What does this mean for food prep? It means cooling your food before refrigerating or freezing it, and that means increasing the surface area and checking temps! If you pile bags and bags of hot cooked food on top of each other in the freezer or refrigerator, they will insulate each other, allowing the temperature to linger in the TDZ for a surprisingly long time.
A two-step process is the best practice for freezing prepped-up foods. By first cooling your food on the counter and then chilling it in the refrigerator before bagging and freezing, you only have to go from 40°F (4°C) to frozen, and that’s something a freezer is much more likely to be able to accomplish without overworking. The pre-chilling will also prevent your dinners from melting everything around it.

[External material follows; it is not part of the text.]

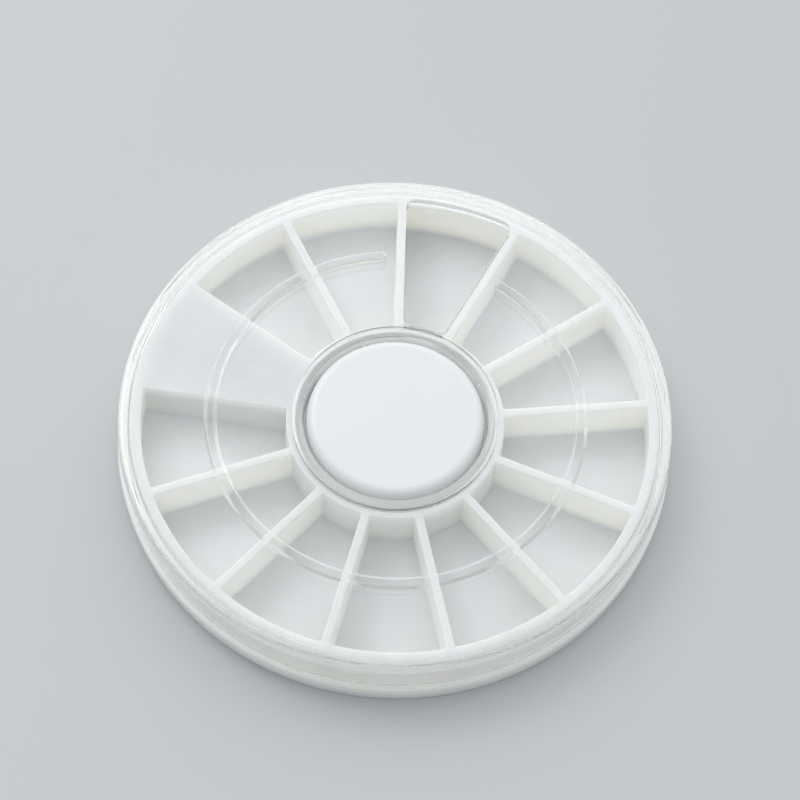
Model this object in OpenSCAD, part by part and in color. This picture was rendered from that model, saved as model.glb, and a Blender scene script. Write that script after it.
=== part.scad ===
// Round compartment wheel: a moulded tray of open cells under a clear turning
// lid, held by a snap-in button at the hub. Turning the lid carries its window
// from cell to cell; over the blank sector the window is shut.
// Millimetres, +Z up. The origin is the middle of the foot, and the cell that
// lies under the window is centred on +Y.

/* [Tray] */
// Diameter over the flange, the widest part of the wheel
tray_d = 60; // [50:0.5:80]
// Height of the tray up to the tops of its walls
tray_h = 6.35; // [5.8:0.05:9]
// Height of the flange that runs round the foot
flange_h = 2.8; // [2.2:0.05:3.2]
// How far the flange leans in from its top edge down to the foot
flange_draft = 0.25; // [0:0.05:0.5]
// Step of the flange that stays in sight outside the lid
ledge_w = 0.4; // [0.25:0.05:0.8]
// Thickness of the outer wall of the cells
rim_t = 1.1; // [0.8:0.05:1.6]
// Height of the top of the cell floors above the foot
floor_z = 1.2; // [1:0.05:1.6]
// Depth of the hollow under the floor, inside the foot ring
foot_recess = 0.3; // [0.2:0.05:0.4]
// Width of the flat foot ring
foot_w = 1.7; // [1.2:0.1:2.5]

/* [Cells] */
// Number of open cells; one more sector of the same size is left blank
cell_count = 12; // [8:1:14]
// Blank sector, counted anticlockwise from the cell on +Y
blank_place = 3; // [1:1:7]
// Thickness of the dividers between the cells
divider_t = 0.95; // [0.7:0.05:1.4]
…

To make sure your food is properly cooled before bagging and freezing, try to spread it out over as wide an area as possible. If you have a pot of rice, dump it our onto a few sheet trays and toss it every few minutes to get maximum exposure to the air. If you have a case of chicken breasts, lay them out on a clean cutting board or on more pans so that air can circulate around them. And if you’re going to make a lot of soups for meal prep, you should seriously invest in a couple consumer-sized ice wands/cooling wands for cooling liquids. They’ll save you loads of time and dishes!
Whatever your food, and however you’ve cooled it, take its temp with an instant-read thermometer like the Thermapen before moving to the second cooling step. You’re looking for a temperature of 80°F (27°C) or less. (The University of Nebraska’s Institute of Agriculture and Natural Resources says that refrigerating food while still “warm” is ok.)
After your food is chilled to 40°F (4°C) or lower, it’s time to bag up your food in zipper bags or vacuum-seal it. In the freezer, spread the filled bags of food out as much as possible so that they can freeze more quickly.
Conclusion
The last thing you want when prepping meals is to prep a whole freezer full of meals that will make you sick. Besides that, you also don’t want a freezer full of meals that aren’t any good. If you don’t want to eat what you’ve made, you’ll just eat out again!
Use temperature to make sure your prepped-up meals are delicious and safe. Cook the rice. Cook those ribs. Cook a couple of roasts. Take a weekend day of cooking and get ahead on a whole week’s worth of meals because, in the end, for a lot of foods, cooking 10 is as easy as cooking one.